I feel so expansive. I see the neediness for connection and it’s response- defensiveness of personal space; the wish for a protector warrior with my lack of creative outpouring- and the aimless hoarding of resources with no force behind action. I see that to move into a higher expression- of embodiment instead of wanting- that I will stop wishing, and act in resonance with one who already has. Because, in fact, I do. It is not a matter of seeing it materially, but one of embodying the feeling of gratitude in acceptance of it.

It is similar to my earlier post about the consciousness aperture. That is the modality of how one may expand. I don’t suppose it’s the only one. But it works for me. It is a practice in accepting that the discursive left-brain yang analytical mind cannot encompass all of reality. It is a practice of seeking out it’s compliment. At least for me, it is. I perceive that there are people who would be experiencing the world from the creative right-brain, yin, feminine mind, which equally cannot encompass all of reality. They would be more in need of balance through incorporation of the other. Either way, when the polarities are integrated, or even begin to be integrated, there is something else which appears. One may sense it even from the outset of contemplation of integration. It is sensed as a nameless something, at that stage; a waiting bridegroom waiting for his bride. But, at least for me, there is no clarity about whether it is a positive or a negative something. Perhaps because it is both. That something is the transcendent whole of the polarity held in perfect union by — well, by the true Self.

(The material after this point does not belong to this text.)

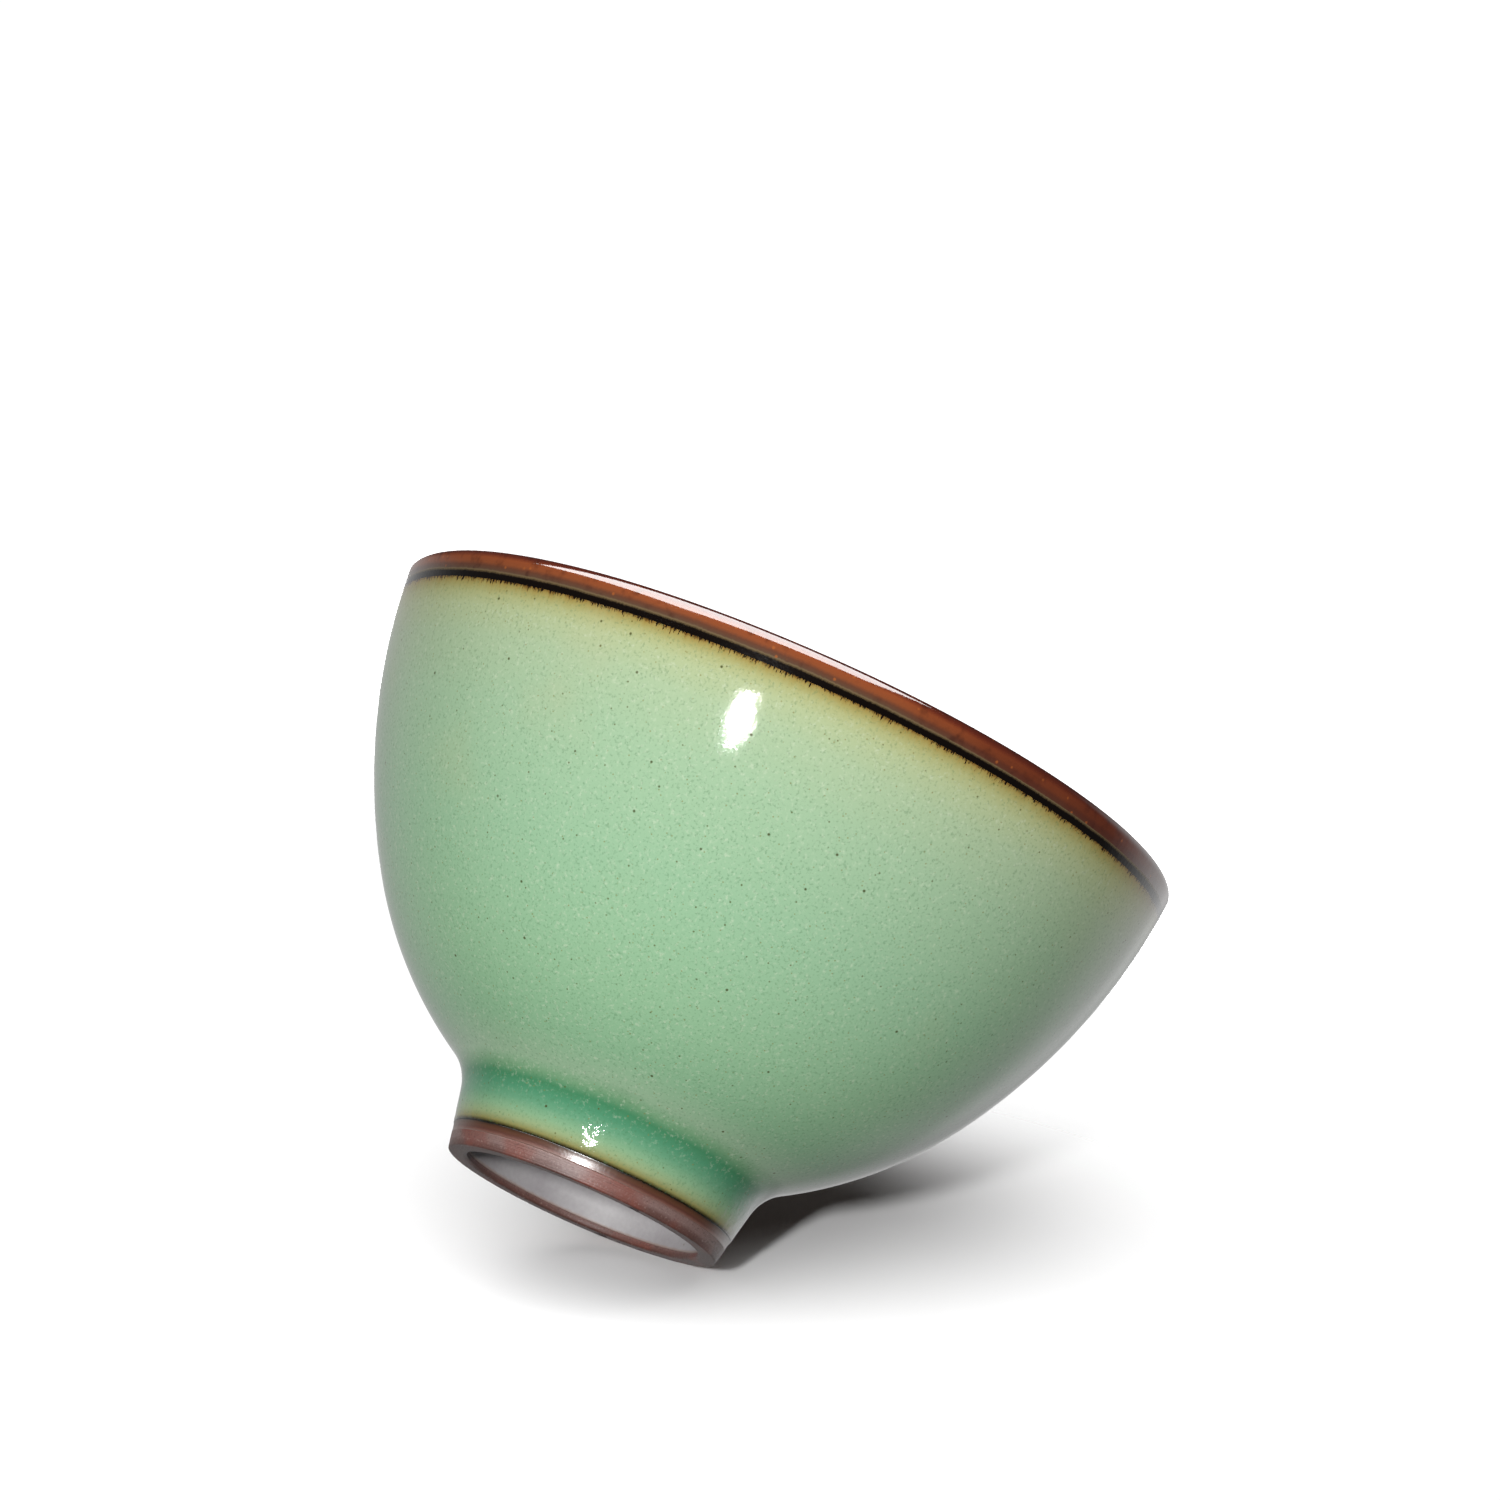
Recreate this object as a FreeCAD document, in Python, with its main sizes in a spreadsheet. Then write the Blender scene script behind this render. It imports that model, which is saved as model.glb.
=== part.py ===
"""Tea bowl for whisked green tea: a footed stoneware bowl under separate coats of glaze.

Every piece is a solid of revolution about Z, and the origin is the centre of the face that the bowl stands on.
The glazed surface is one chain of smooth stretches: the foot's cone, the hollow neck, the belly, the wall, the
round of the lip, the wall inside and the floor inside. The clay follows the same chain, one coat further in.
"""
import FreeCAD
import Part
import Sketcher
import os
from math import atan2, hypot, sqrt

DIMENSIONS = {
    "bowl_height": 75.6,
    "rim_radius": 60.0,
    "lip_radius": 1.6,
    "rim_lean": 5.5,
    "wall_radius": 92.4,
    "wall_sweep": 27.1,
    "belly_radius": 61.3,
    "neck_radius": 7.8,
    "foot_radius": 20.8,
    "foot_taper": 12.0,
    "foot_edge": 0.6,
    "inner_radius": 85.0,
    "floor_height": 13.0,
    "recess_radius": 18.0,
    "recess_depth": 6.0,
    "recess_fillet": 3.0,
    "coat": 0.5,
    "bare_height": 2.2,
    "foot_line": 3.7,
    "well_edge": 1.0,
    "rim_line": 70.9,
    "rim_line_width": 1.2,
    "inner_line": 67.0,
}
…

“Do not worry at all, but in every matter, by prayer and petition, with thanksgiving, let your requests be made known to Elohim. And the peace of Elohim, which surpasses all understanding, shall guard your hearts and minds through Messiah Yehoshua” Phillipians 4:6-7

I believe that we probably perceive the next iteration of awareness as a deity, or a god. Something that is nevertheless outside of and separate from the I. Yet as I approach, it appears to become another facet of the polarity. That iteration of awareness is the new Savior-Victim polarized dynamic. There is no Savior without the Victim. If I experience myself as the victim, then there must be myself as the savior; unconscious, but still myself. And as this expansion ensues, awareness of the true Self becomes clear. That I AM the Self which is aware of both the conscious and unconscious; I AM the one who is aware of experiencing the entire polarized dynamic. I AM the wholeness itself which holds this polarity in perfect union.

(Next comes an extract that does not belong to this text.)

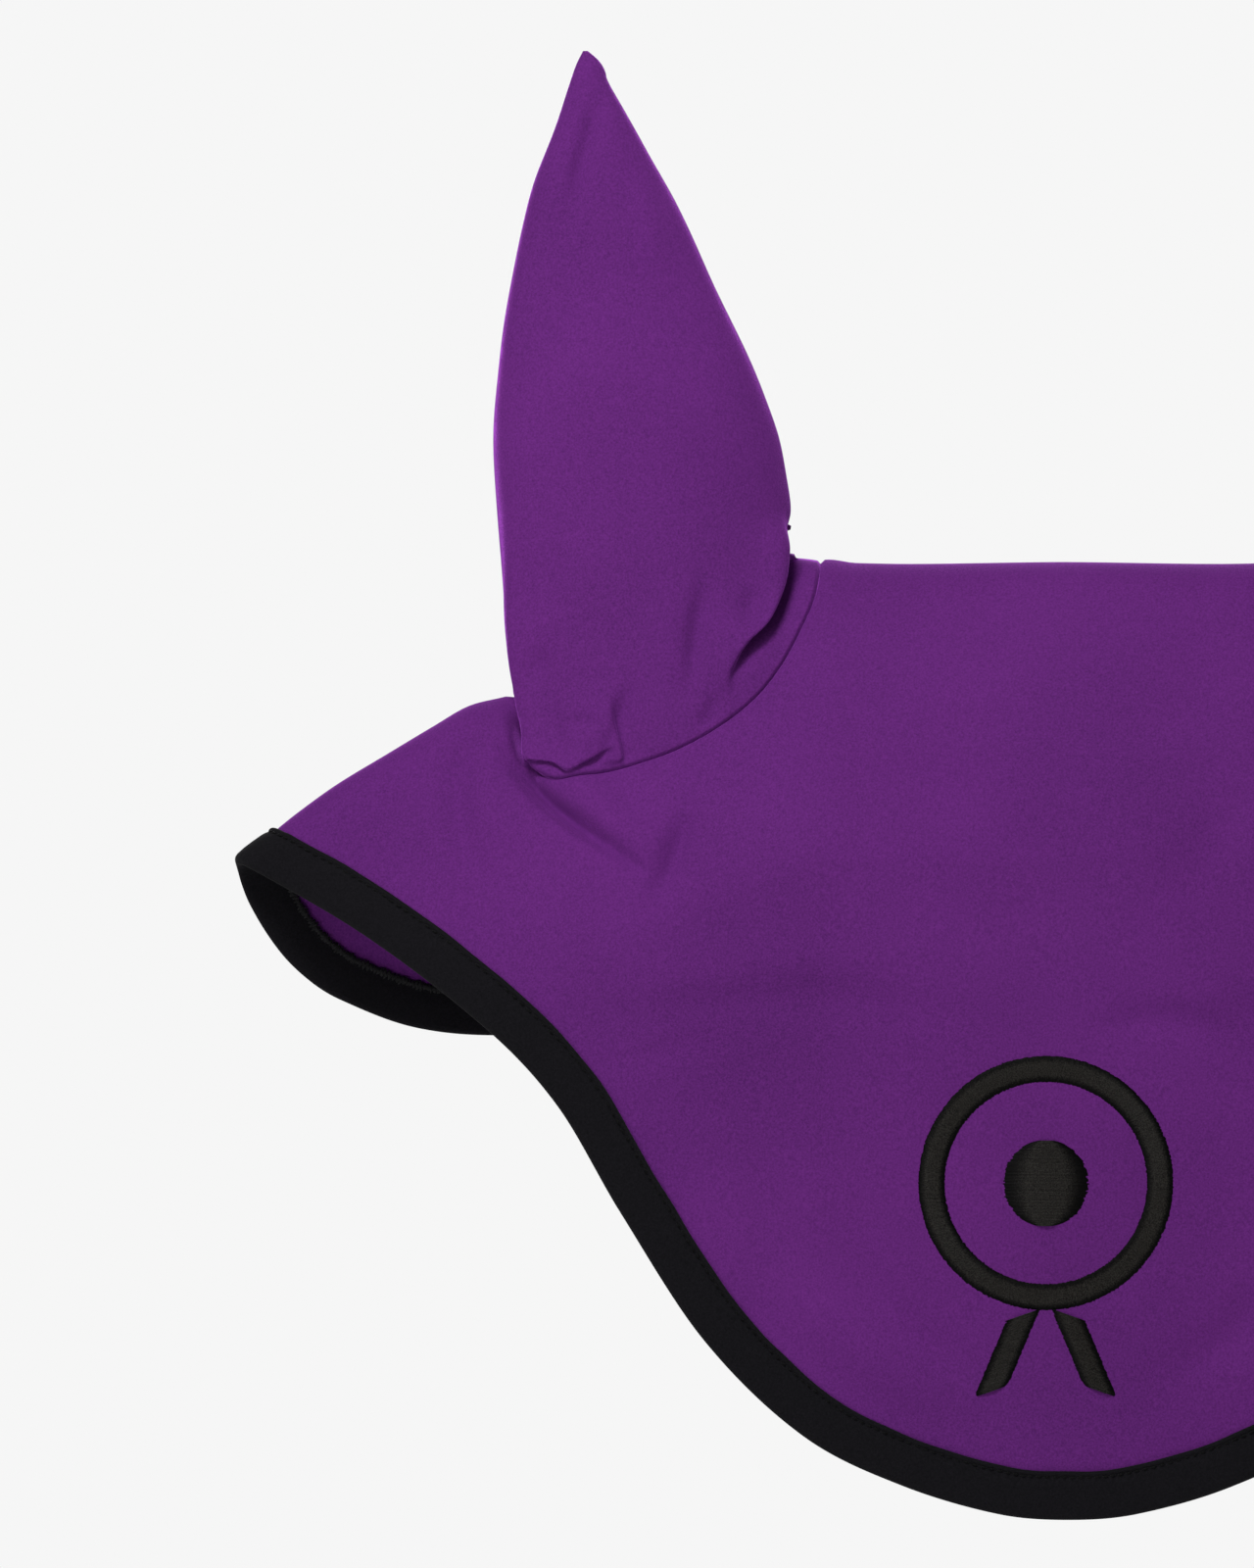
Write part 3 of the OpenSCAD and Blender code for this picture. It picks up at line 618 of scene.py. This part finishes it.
# ---- materials ----
class Shader:
    """A material's node tree, built a node at a time."""

    def __init__(self, name, **values):
        self.material = bpy.data.materials.new(name)
        self.material.use_nodes = True
        self.tree = self.material.node_tree
        self.skin = self.tree.nodes["Principled BSDF"]
        for key, value in values.items():
            self.skin.inputs[key.replace("_", " ")].default_value = value

    def node(self, kind, inputs=(), **settings):
        n = self.tree.nodes.new("ShaderNode" + kind)
        for key, value in settings.items():
            setattr(n, key, value)
        for key, value in dict(inputs).items():
            if isinstance(value, bpy.types.NodeSocket):
                self.tree.links.new(value, n.inputs[key])
            else:
                n.inputs[key].default_value = value
        return n

    def link(self, output, key):
        self.tree.links.new(output, self.skin.inputs[key])

    def noise(self, coords, scale, detail=2.0, rough=0.5):
        values = {"Vector": coords, "Scale": scale, "Detail": detail, "Roughness": rough}
        return self.node("TexNoise", values).outputs["Fac"]

    def tint(self, amount, low, high, start=0.3, end=0.7):
        """A colour between two, as an amount goes from start to end."""
        ramp = self.node("ValToRGB", {"Fac": amount})
        ramp.color_ramp.elements[0].position = start
        ramp.color_ramp.elements[1].position = end
        ramp.color_ramp.elements[0].color = (*low, 1)
        ramp.color_ramp.elements[1].color = (*high, 1)
        self.link(ramp.outputs["Color"], "Base Color")

    def bump(self, height, strength, distance, under=None):
        inputs = {"Height": height, "Strength": strength, "Distance": distance}
        if under:
            inputs["Normal"] = under
        return self.node("Bump", inputs).outputs["Normal"]


def knit(name, low, high, sheen, sheen_tint, pitch, strength):
    """A fine stretch jersey: columns of stitches with a grainy, slightly fuzzy face."""
    m = Shader(
        name, Roughness=0.9, Specular_IOR_Level=0.05, Sheen_Weight=sheen, Sheen_Roughness=0.28,
        Sheen_Tint=(*sheen_tint, 1),
    )
    coords = m.node("TexCoord")
    grain = m.noise(coords.outputs["Object"], 1500, 3.0, 0.7)
    patch = m.noise(coords.outputs["Object"], 14, 2.0)
    share = {"Factor": 0.25, "A": grain, "B": patch}
    m.tint(m.node("Mix", share).outputs["Result"], low, high)
    wales = m.node(
        "TexWave", {"Vector": coords.outputs["UV"], "Scale": pitch, "Distortion": 0.6, "Detail": 1.0},
        wave_type="BANDS", bands_direction="X",
    )
    courses = m.node(
        "TexWave", {"Vector": coords.outputs["UV"], "Scale": pitch * 1.3, "Distortion": 0.8},
        wave_type="BANDS", bands_direction="Y",
    )
    weave = m.node("Math", {0: wales.outputs["Fac"], 1: courses.outputs["Fac"]}, operation="MULTIPLY")
    fine = m.bump(weave.outputs[0], strength, 0.0002)
    m.link(m.bump(grain, strength * 0.8, 0.0003, fine), "Normal")
    return m.material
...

There is so much contradiction but, I remember that as above so below. And I think there is something to be said about the creation realizing he is the Creator- of moving backwards, or however one might think of it, from limited, imperfect, one-sided, extreme, unbalanced, to not just balanced, but to the very fulcrum itself. And, as an imperfect creation it seems miraculous. As the whole, holding the creation and Creator in perfect union, it is miraculous.